Super excited to try this beauty! Kindly shared with us from the beautifully talented Laura Warren from @revitalizeme_laurawarren. The perfectly moist, sweet, and subtly spiced carrot cake with a coconut “cream cheese” frosting made with cashews. It’s gluten free, grain free, dairy free, and refined sugar free, yet you’d never guess!
500 g grated carrots (Roughly 3 large or 5 smaller carrots)
3 organic eggs
2 tsp cinnamon
1 tsp ground ginger
2 cups almond meal
60 ml extra virgin olive oil
1 heaped TBS Nutraorganics Clean Protein (adds a vanilla flavour and sweetens the cake with no sugar)

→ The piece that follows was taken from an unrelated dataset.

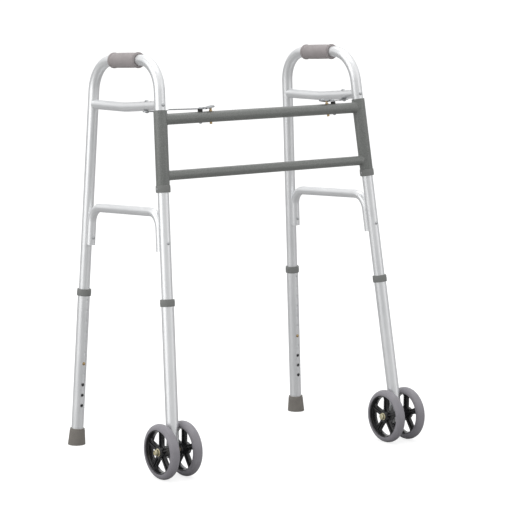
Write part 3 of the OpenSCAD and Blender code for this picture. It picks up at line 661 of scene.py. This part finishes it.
for side in SIDES:
    for end in ENDS:
        turned = side_place("right") @ turn(0, ENDS[end] * SPREAD)
        if side == "left":
            turned = np.diag([-1, 1, 1, 1]) @ turned @ np.diag([-1, 1, 1, 1])
        dress(f"{end}_extension_{side}", surface_finish(
            f"satin anodised {end} extension {side}", (0.84, 0.85, 0.86),
            (0.90, 0.905, 0.91), (0.38, 0.48), 0.0011, 0.05, metallic=1.0,
            upright=turned, cloud=0.06))


# ---- collars -------------------------------------------------------------------------
# Matte grey mouldings: a ring pinned under each hinge sleeve, which carries it, and a cap
# on top of each extension, which takes the rattle out of the joint.

COLLAR_R = 0.017
COLLAR_H = 0.0165
COLLAR_S = 0.3824
collar_lip = 0.004
EXTENSION_R = 0.0143
MOULDED = surface_finish(
    "moulded grey plastic", (0.185, 0.19, 0.182), (0.235, 0.24, 0.232), (0.46, 0.58),
    0.0006, 0.22, worn=0.4, worn_colour=(0.33, 0.335, 0.325), Specular_IOR_Level=0.45)
for side in SIDES:
    ring = soften([(TUBE_R + 0.00005, -COLLAR_H), (COLLAR_R - 0.0004, -COLLAR_H),
                   (COLLAR_R, -COLLAR_H * 0.5), (COLLAR_R - 0.0004, 0),
                   (TUBE_R + 0.00005, 0)], 0.0013)
    make_piece(f"stop_collar_{side}_moulded", [(lathe(ring + [0, SLEEVE_BOTTOM], 72), True)],
               leg_place(side, "front"), MOULDED, f"side_frame_{side}",
               f"stop_collar_{side}")
    for end in ENDS:
        low, top = -COLLAR_H / 2, COLLAR_H / 2
        cap = soften([(EXTENSION_R + 0.00005, low), (COLLAR_R - 0.0003, low), (COLLAR_R, 0),
                      (COLLAR_R - 0.0004, top), (TUBE_R + 0.0001, top),
                      (TUBE_R + 0.0001, top - collar_lip),
                      (EXTENSION_R + 0.00005, top - collar_lip)], 0.0014)
        make_piece(f"{end}_collar_{side}_moulded", [(lathe(cap + [0, COLLAR_S], 72), True)],
                   leg_place(side, end), MOULDED, f"{end}_leg_{side}",
                   f"{end}_collar_{side}")


# ---- rubber tips ---------------------------------------------------------------------
# Tapered ferrules of warm grey rubber pushed onto the rear extensions, standing flat on
# the floor, with a raised band round the mouth and two grooves round the foot.

tip_h = 0.039
tip_top_r = 0.0176
TIP_RUBBER = surface_finish(
    "warm grey rubber", (0.185, 0.172, 0.155), (0.235, 0.22, 0.20), (0.60, 0.75),
    0.0005, 0.30, worn=0.3, worn_colour=(0.30, 0.28, 0.25), Specular_IOR_Level=0.3)
tip = soften([
    (0.0, -0.003), (TIP_R, -0.003), (TIP_R, 0.0035), (TIP_R - 0.0005, 0.0042),
    (TIP_R - 0.0001, 0.0049), (tip_top_r + 0.0006, tip_h - 0.0045),
    (tip_top_r, tip_h - 0.0038), (tip_top_r, tip_h),
    (EXTENSION_R + 0.00005, tip_h), (EXTENSION_R + 0.00005, 0.006), (0.0, 0.006)],
    0.0012, closed=False)
for side in SIDES:
    place = leg_place(side, "rear") @ shift(0, 0, FLOOR_S)
    ferrule = lathe(tip, 80) @ place[:3, :3].T + place[:3, 3]
    ferrule[..., 2] = np.maximum(ferrule[..., 2], 0)
    make_piece(f"rubber_tip_{side}_tapered", [ferrule], np.eye(4), TIP_RUBBER,
               f"rear_leg_{side}", f"rubber_tip_{side}")


# ---- wheels --------------------------------------------------------------------------
# Two five-spoke wheels on each front leg: a glossy black moulded hub with ribbed spokes,
# a grey non-marking tyre with a fine mould line, and a flanged bush on the outer side.

WHEEL_GAP = 0.0619
TYRE_W = 0.024
RIM_R = WHEEL_R - 0.013
rim_w = 0.020
boss_r = 0.0145
boss_out = 0.011
boss_in = WHEEL_GAP / 2 - EXTENSION_R / np.cos(SPLAY) - boss_r * np.tan(SPLAY) - 0.0003
spoke_count = 5
TYRE_RUBBER = surface_finish(
    "grey tyre rubber", (0.24, 0.23, 0.25), (0.30, 0.29, 0.315), (0.30, 0.42),
    0.0007, 0.16, worn=0.25, worn_colour=(0.36, 0.35, 0.37), Specular_IOR_Level=0.45)
HUB_BLACK = surface_finish(
    "glossy black plastic", (0.012, 0.012, 0.013), (0.022, 0.022, 0.024), (0.14, 0.26),
    0.0008, 0.05, worn=0.5, worn_colour=(0.07, 0.07, 0.072), Coat_Weight=0.3,
    Coat_Roughness=0.08)
NYLON = surface_finish(
    "natural nylon", (0.60, 0.56, 0.40), (0.70, 0.66, 0.50), (0.35, 0.5), 0.0006, 0.08,
    Subsurface_Weight=0.1, Subsurface_Radius=(0.002, 0.0016, 0.001))

# the tyre's section: a circle, cut flat where it sits on the rim, with a mould line
a = np.linspace(-1, 1, 41) * np.radians(171)
crown = np.stack([WHEEL_R - TYRE_W / 2 + TYRE_W / 2 * np.cos(a), TYRE_W / 2 * np.sin(a)], 1)
crown[:, 0] = np.maximum(crown[:, 0], RIM_R + 0.00005)
crown[20, 0] -= 0.0002
crown[[18, 22], 0] -= 0.0003

# a spoke: a rounded bar from boss to rim, widening into both, with a rib down its middle
reach = np.linspace(boss_r - 0.002, RIM_R - 0.0035, 26)
flare = 0.0035 * np.exp(-(reach - boss_r) / 0.003) \
    + 0.0060 * np.exp(-(RIM_R - 0.005 - reach) / 0.0045)
psi = np.linspace(0, 2 * np.pi, 28, endpoint=False)


def bar_section(half_w, half_t, power=0.45):
    """Superellipse sections: w |cos|^p across and t |sin|^p thick, one for each reach."""
    c, s = np.cos(psi), np.sin(psi)
    across = half_w[:, None] * np.sign(c) * np.abs(c) ** power
    deep = half_t[:, None] * np.sign(s) * np.abs(s) ** power
    return capped(np.stack([np.broadcast_to(reach[:, None], across.shape), across, deep], -1))


spoke = bar_section(0.0068 + flare, np.full(26, 0.003))
rib = bar_section(np.full(26, 0.0017), 0.0075 - 0.0022 * (reach - boss_r) / RIM_R)
edge_rib = bar_section(np.full(26, 0.0009), np.full(26, 0.0042))
spokes = []
for k in range(spoke_count):
    spin = turn(2, np.pi + 2 * np.pi * k / spoke_count)[:3, :3].T
    spokes += [spoke @ spin, rib @ spin]
    for lean_to in (-1, 1):
        spokes.append((edge_rib + [0, lean_to * 0.0055, 0]) @ spin)

rim = soften([
    (RIM_R, -rim_w / 2), (RIM_R, rim_w / 2), (RIM_R - 0.0022, rim_w / 2),
    (RIM_R - 0.0030, rim_w / 2 - 0.003), (RIM_R - 0.0046, 0.0032), (RIM_R - 0.0052, 0),
    (RIM_R - 0.0046, -0.0032), (RIM_R - 0.0030, 0.003 - rim_w / 2),
    (RIM_R - 0.0022, -rim_w / 2)], 0.0008)
bush_r = 0.00705
boss = soften([
    (bush_r, -boss_in), (boss_r - 0.003, -boss_in), (boss_r - 0.0012, -0.008),
    (boss_r, -0.004), (boss_r, 0.0085), (boss_r - 0.0008, boss_out - 0.0006),
    (boss_r - 0.0022, boss_out - 0.0006), (boss_r - 0.0026, boss_out - 0.0014),
    (0.0104, boss_out - 0.0014), (0.0101, boss_out), (0.00905, boss_out),
    (0.00905, boss_out - 0.0015), (bush_r, boss_out - 0.0015)], 0.0004)
flange = soften([
    (0.00405, -boss_in), (0.007, -boss_in), (0.007, boss_out - 0.0015),
    (0.009, boss_out - 0.0015), (0.009, boss_out), (0.0052, boss_out),
    (0.00405, boss_out - 0.0008)], 0.0003)
for side in SIDES:
    axle = (leg_place("right", "front") @ [0, 0, AXLE_S, 1])[:3]
    to_side = np.diag([SIDES[side], 1, 1, 1]) @ shift(*axle)
    for wheel, out in (("outer", 1), ("inner", -1)):
        place = to_side @ np.diag([out, 1, 1, 1]) @ shift(WHEEL_GAP / 2, 0, 0) \
            @ turn(1, np.pi / 2)
        body = f"wheel_{side}_{wheel}"
        make_piece(f"tyre_{side}_{wheel}_moulded", [(lathe(crown, 112), True)], place,
                   TYRE_RUBBER, body, f"tyre_{side}_{wheel}")
        make_piece(f"hub_{side}_{wheel}_spoked",
                   [(lathe(rim, 96), True), (lathe(boss, 64), True), *spokes], place,
                   HUB_BLACK, body, f"hub_{side}_{wheel}")
        make_piece(f"hub_bearing_{side}_{wheel}_turned", [(lathe(flange, 48), True)], place,
                   NYLON, body, f"hub_bearing_{side}_{wheel}")


# ---- axle bolts ----------------------------------------------------------------------
# One yellow-zinc hex bolt goes through both wheels and the leg, and is held by a lock nut
# whose nylon ring shows round the thread's end.

axle_r = 0.004
flats_r = 0.0065
YELLOW_ZINC = surface_finish(
    "yellow zinc plate", (0.62, 0.56, 0.36), (0.78, 0.73, 0.52), (0.24, 0.38), 0.0007, 0.06,
    metallic=0.9, worn=0.4, worn_colour=(0.8, 0.8, 0.78))
bolt_end = WHEEL_GAP / 2 + boss_out + 0.0004


def hexagon(profile, around=72):
    """A lathe profile whose full radius follows a hexagon: r / cos of the angle to a flat.

    Points at the profile's largest radius lie on the flats; smaller ones stay round.
    """
    rows = lathe(profile, around)
    t = np.linspace(0, 2 * np.pi, around, endpoint=False)
    off_flat = (t + np.pi / 6) % (np.pi / 3) - np.pi / 6
    limit = (profile[:, 0].max() / np.cos(off_flat))[None, :]
    r = np.minimum(limit, profile[:, :1] * np.where(profile[:, :1] > 0.0062, 1.16, 1))
    scale = r / np.maximum(profile[:, :1], 1e-9)
    rows[..., :2] *= scale[..., None]
    return rows


shank = np.array([(0, -bolt_end), (axle_r, -bolt_end), (axle_r, bolt_end + 0.0062),
                  (axle_r - 0.0008, bolt_end + 0.0070), (0, bolt_end + 0.0070)])
head = soften([(0, -bolt_end), (flats_r, -bolt_end), (flats_r, -bolt_end - 0.0046),
               (0.0058, -bolt_end - 0.0053), (0, -bolt_end - 0.0054)], 0.0003, closed=False)
nut = soften([(axle_r + 0.00005, bolt_end), (flats_r, bolt_end), (flats_r, bolt_end + 0.0052),
              (0.0058, bolt_end + 0.0058), (0.0056, bolt_end + 0.0074),
              (0.0050, bolt_end + 0.0079), (axle_r + 0.00005, bolt_end + 0.0079)], 0.0003)
for side in SIDES:
    axle = (leg_place("right", "front") @ [0, 0, AXLE_S, 1])[:3]
    place = np.diag([SIDES[side], 1, 1, 1]) @ shift(*axle) @ turn(1, np.pi / 2)
    make_piece(f"axle_bolt_{side}_hex",
               [lathe(shank, 40), hexagon(head), (hexagon(nut), True)], place,
               YELLOW_ZINC, f"front_leg_{side}", f"axle_bolt_{side}")


# ---- rivets, bolts and latches -------------------------------------------------------
# Small steel and brass parts: the rivets of the braces, the pivot bolt under each upper
# brace, the slotted latch strips with their thumb paddles, the catches and the studs.

BRIGHT_ZINC = surface_finish(
    "bright zinc plate", (0.50, 0.51, 0.52), (0.66, 0.67, 0.68), (0.26, 0.42), 0.0008, 0.07,
    metallic=1.0, cloud=0.008)
SPRING_STRIP = surface_finish(
    "zinc plated spring steel", (0.30, 0.31, 0.32), (0.44, 0.45, 0.46), (0.28, 0.44),
    0.0009, 0.06, metallic=1.0, cloud=0.01)
BRASS = surface_finish(
    "dull brass", (0.42, 0.29, 0.14), (0.56, 0.41, 0.22), (0.26, 0.40), 0.0006, 0.06,
    metallic=1.0, cloud=0.006)
BLACK_NYLON = surface_finish(
    "black nylon", (0.013, 0.013, 0.012), (0.024, 0.024, 0.022), (0.38, 0.52), 0.0005, 0.14)
BLUED_SPRING = surface_finish(
    "blued spring steel", (0.20, 0.21, 0.24), (0.32, 0.33, 0.36), (0.30, 0.42), 0.0006, 0.05,
    metallic=1.0)
dress("latch_bushes", BLACK_NYLON)
dress("latch_studs", BRASS)
dress("latch_rivets", BRIGHT_ZINC)
for side in SIDES:
    dress(f"frame_rivets_{side}", BRIGHT_ZINC)
    dress(f"brace_bolt_{side}", BRIGHT_ZINC)
    dress(f"latch_strip_{side}", SPRING_STRIP)
    dress(f"paddle_catch_{side}", BRASS)
    for end in ENDS:
        dress(f"snap_button_{end}_{side}", BRASS)
        dress(f"snap_spring_{end}_{side}", BLUED_SPRING)

# the thumb paddles: pressed oval shells with a turned-down rim, domed a little on top; a
# tongue joins each to the bead that turns in the strip's curl. Place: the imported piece's.
paddle_l = 0.028
paddle_rise = np.radians(13)
bead_r = 0.0013
tongue_half_w = 0.0055
tongue_half_t = 0.00075
shell_half_l = 0.012
shell_half_w = 0.010
t = np.linspace(0, 2 * np.pi, 72, endpoint=False)


def squared(power):
    """Points round a superellipse of half width 1: |cos|^p and |sin|^p with their signs."""
    c, s = np.cos(t), np.sin(t)
    return np.stack([np.sign(c) * np.abs(c) ** power, np.sign(s) * np.abs(s) ** power], 1)


oval = squared(0.85) * [shell_half_l, shell_half_w]
rings = np.array([
    (0.0, 0.0021), (0.35, 0.0020), (0.65, 0.0015), (0.85, 0.0008), (0.95, 0.0001),
    (1.0, -0.0010), (1.0, -0.0036), (0.91, -0.0036), (0.91, -0.0012), (0.8, -0.0006),
    (0.0, 0.0002)])
shell = np.concatenate([
    rings[:, :1, None] * oval[None] + [paddle_l - shell_half_l, 0],
    np.broadcast_to(rings[:, 1, None, None], (len(rings), len(t), 1))], axis=2)
edge = squared(0.4) * [tongue_half_w, tongue_half_t]
tongue = capped(np.stack([
    np.concatenate([np.full((len(t), 1), x), edge], axis=1) for x in (0.0, 0.003, 0.0065)]))
bead = lathe(np.array([(0, -tongue_half_w), (bead_r, -tongue_half_w),
                       (bead_r, tongue_half_w), (0, tongue_half_w)]), 32)[..., [0, 2, 1]]
bar_way = np.arctan2(-np.sin(SPREAD + LEAN) * np.sin(SPLAY), -np.cos(SPLAY))
for side in SIDES:
    axes = leg_place(side, "front") @ turn(2, bar_way) @ turn(1, -paddle_rise)
    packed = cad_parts[f"release_paddle_{side}"]
    packed_points = np.array([packed.matrix_world @ v.co for v in packed.data.vertices])
    local = (packed_points - axes[:3, 3]) @ np.linalg.inv(axes[:3, :3]).T
    low, high = local.min(axis=0), local.max(axis=0)
    place = axes @ shift(high[0] - paddle_l, (low[1] + high[1]) / 2, (low[2] + high[2]) / 2)
    make_piece(f"release_paddle_{side}_pressed", [shell, tongue, bead], place, SPRING_STRIP,
               f"paddle_{side}", f"release_paddle_{side}")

2 tsp gluten free baking powder
(May need a dash of coconut milk)
1. Preheat your oven to 180 C
2. Combine carrot, eggs, cinnamon, ginger, almond meal, Extra Virgin Olive Oil, Clean Protein and baking powder.
3. Mix well until combined. Add a dash of coconut milk if the batter is a bit thick.
4. Pour into a prepared 20 cm baking tin & bake for 1 hour or until cooked through.
5. Cover, if necessary, with foil if the cake is looking too dark
6. Remove from the oven and cool completely in the tin, then turn out.
2 cups soaked raw cashews to make: soak in warm water for 1 hour until soft (if you can soak them overnight that’s even better!).
1/4 cup lemon juice
2 Tbsp water
2 Tbsp coconut oil
Add a Tbsp or two of honey or maple syrup to sweeten
1. Rinse soaked cashews well.
2. Combine all the ingredients in a high-powered blender, and blend until smooth and creamy, adding the water as necessary to facilitate blending.
3. Set icing in the fridge for 30mins.
4. Spread icing over the top of the cooled cake and decorate as you please.